Mediation keeps more of the conversation focused on solutions instead of procedural combat. That can save money, but it can also save energy, time, and a lot of avoidable damage.

More control over the outcome

One of the strongest arguments for mediation is control. In court, a judge who does not know your family will decide major pieces of your future if you cannot agree. In mediation, you and your spouse stay much closer to the decision-making process. You can shape schedules, financial tradeoffs, communication expectations, and practical arrangements that a court order may never address with enough nuance.

That does not mean mediation is easy. It means the difficult choices stay closer to the people who actually have to live with them.

Why this matters in Utah: Many contested divorce cases will still require mediation before trial. Starting with mediation intentionally gives you more influence over the process than treating it like a last-minute box to check.

Privacy and lower emotional fallout

Litigation turns private family issues into public filings and sworn accusations. Mediation is generally more private and less performative. That does not make it painless, but it does reduce the incentive to posture for the record.

For parents especially, that matters. The more destructive the process, the harder co-parenting becomes later. Mediation cannot erase conflict, but it often keeps conflict from becoming the entire structure of the divorce.
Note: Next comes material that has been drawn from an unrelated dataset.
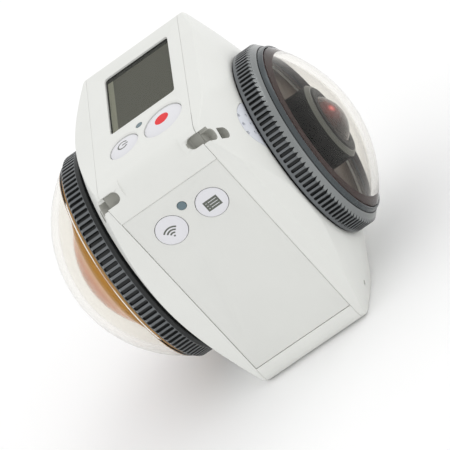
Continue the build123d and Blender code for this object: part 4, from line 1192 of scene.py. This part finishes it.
@dataclass
class Casing:
    """The white casing: two shells, the middle frame, the button panel and the speaker grille."""

    grille_pitch: float = 2.05
    grille_hole: float = 0.4
    grille_x: float = -12.5
    grille_w: float = 14.6
    grille_radius: float = 5.3
    grille_gap: float = 0.1
    grille_sheet: float = 1.2
    grille_hub: float = 0.6
    grille_depths: Point = (13.0, 22.0)
    well_hub: float = 0.55
    well_depths: Point = (12.0, 24.0)
    hub_depths: Point = (10.0, 26.0)
    mic_x: float = -18.0
    mic_w: float = -24.2
    mic_radius: float = 0.5
    mic_depths: Point = (10.0, 20.0)
    row_outset: float = 0.75

    def spot(self, x: float = 0.0, w: float = 0.0) -> Matrix:
        """A place on the front, at two distances from the lens axis."""
        return lens_seat(Side.FRONT) @ Matrix.Translation((x, w, 0))

    def shell(self, skin: ShellSkin) -> Piece:
        """Builds one shell: its form less its cavity, bore and strap loop."""
        piece = skin.form(f"{skin.word}_shell_skin", 0.0)
        cavity, loop = skin.form("cavity", skin.wall), StrapLoop(skin)
        carved(cavity, [loop.block()])
        radius = skin.collar_radius - skin.collar_wall
        bore = drum("bore", radius, 0, skin.collar_depth + 1, lens_seat(skin.side))
        carved(piece, [cavity, bore, *loop.cutters()], sharp_degrees=CASING_SHARP)
        return piece

    def front_holes(self, skin: ShellSkin) -> list[Piece]:
        """Builds the tools for the grille's well and the microphone's hole."""
        radius, place = self.grille_radius + self.grille_gap, self.spot(self.grille_x, self.grille_w)
        well = drum("grille_well", radius, *self.well_depths, place, 96)
        carved(well, [drum("hub", skin.collar_radius + self.well_hub, *self.hub_depths, self.spot())])
        place = self.spot(self.mic_x, self.mic_w)
        return [well, drum("mic_hole", self.mic_radius, *self.mic_depths, place, 32)]

    def middle(self, skins: Sequence[ShellSkin]) -> Piece:
        """Builds the middle frame, with the starts of both loops' slots cut anew."""
        piece = softened("mid_frame", 0.05)
        for loop in map(StrapLoop, skins):
            carved(piece, [loop.trimmer()])
            carved(piece, [loop.filler()], "UNION")
            carved(piece, [loop.pocket_cutter()])
        return piece

    def drills(self) -> Piece:
        """Builds the grille's field of drills with Geometry Nodes, as one mesh."""
        ring = Extent.of("front_ring").radius
        drill = prism("drill", circle(self.grille_hole, 20), 0, ring, seat((0, 0, 0), (0, -1, 0), (1, 0, 0)))
        turn = math.atan2(self.grille_w, self.grille_x)
        away = ring + self.row_outset + self.grille_pitch / 2
        values = {
            "Columns": 2,
            "Rows": 3,
            "Pitch": self.grille_pitch * MM,
            "Turn": -turn,
            "Middle": Vector((away * math.cos(turn), 0, away * math.sin(turn) + LENS_HEIGHT)) * MM,
            "Material": made(BLACK_PLASTIC),
        }
        apply_group(drill, dots_tree(), values)
        return drill

    def grille(self, skin: ShellSkin) -> Piece:
        """Builds the perforated disc that follows the shell's skin."""
        disc = skin.form("speaker_grille_skin", 0.0)
        place = self.spot(self.grille_x, self.grille_w)
        cut = drum("grille_round", self.grille_radius, *self.grille_depths, place, 96)
        carved(disc, [cut], "INTERSECT")
        inner = skin.form("grille_back", self.grille_sheet)
        hub = drum("hub", skin.collar_radius + self.grille_hub, *self.hub_depths, self.spot())
        carved(disc, [inner, hub, self.drills()])
        return disc

    def build(self) -> None:
        """Builds and dresses the casing."""
        front = ShellSkin(Side.FRONT, 2.9, 0.41, 2.05, 8.7, facet_drop=3.45)
        rear = ShellSkin(Side.REAR, 1.1, 0.418, 2.0, 8.0)
        skins = (front, rear)
        pieces = {"front_shell": self.shell(front)}
        carved(pieces["front_shell"], self.front_holes(front), sharp_degrees=CASING_SHARP)
        placed(self.grille(front), Body.CAMERA, "grille_white", GRILLE_WHITE, "speaker_grille")
        pieces |= {"rear_shell": self.shell(rear), "mid_frame": self.middle(skins)}
        loops = [StrapLoop(skin) for skin in skins]
        for node, piece in pieces.items():
            placed(piece, Body.CAMERA, "white_body", BODY_WHITE, node)
            # The faces inside the loops' slots and holes get the pocket finish: a darker grey painted as
            # shade
            paint_where(piece, POCKET_PAINTED_SHADE, lambda c, n: any(loop.in_loop(c, n) for loop in loops))
        placed(softened("side_panel", 0.08), Body.CAMERA, "white_panel", PANEL_WHITE, "side_panel")


# Covers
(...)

Better follow-through after the divorce

When people help build an agreement, they are often more likely to follow it. That is not magic. It is basic human behavior. If a plan feels imposed, people resist it. If a plan reflects real concerns and practical compromises, they are more likely to cooperate with it.

This is especially important with parenting plans, expense-sharing, and communication expectations. A technically valid order is not enough. It has to work on ordinary weekdays and stressful weekends too.

When mediation is not the right answer

Mediation is not a cure-all. It may not be appropriate where there is domestic violence, coercive control, serious safety risk, hidden assets, or one party refusing to participate in good faith. In those cases, court structure and legal protection may be necessary.

That is one reason honest case screening matters. Good mediation is not about forcing every family into one process. It is about using the right process for the right situation.

The strongest reason to choose mediation

The best argument for mediation is not that it is softer. It is that it is often more useful. Divorce requires decisions about parenting, property, support, schedules, and future interaction. Mediation creates space to make those decisions in a way that is more tailored, more private, and often more sustainable than litigation.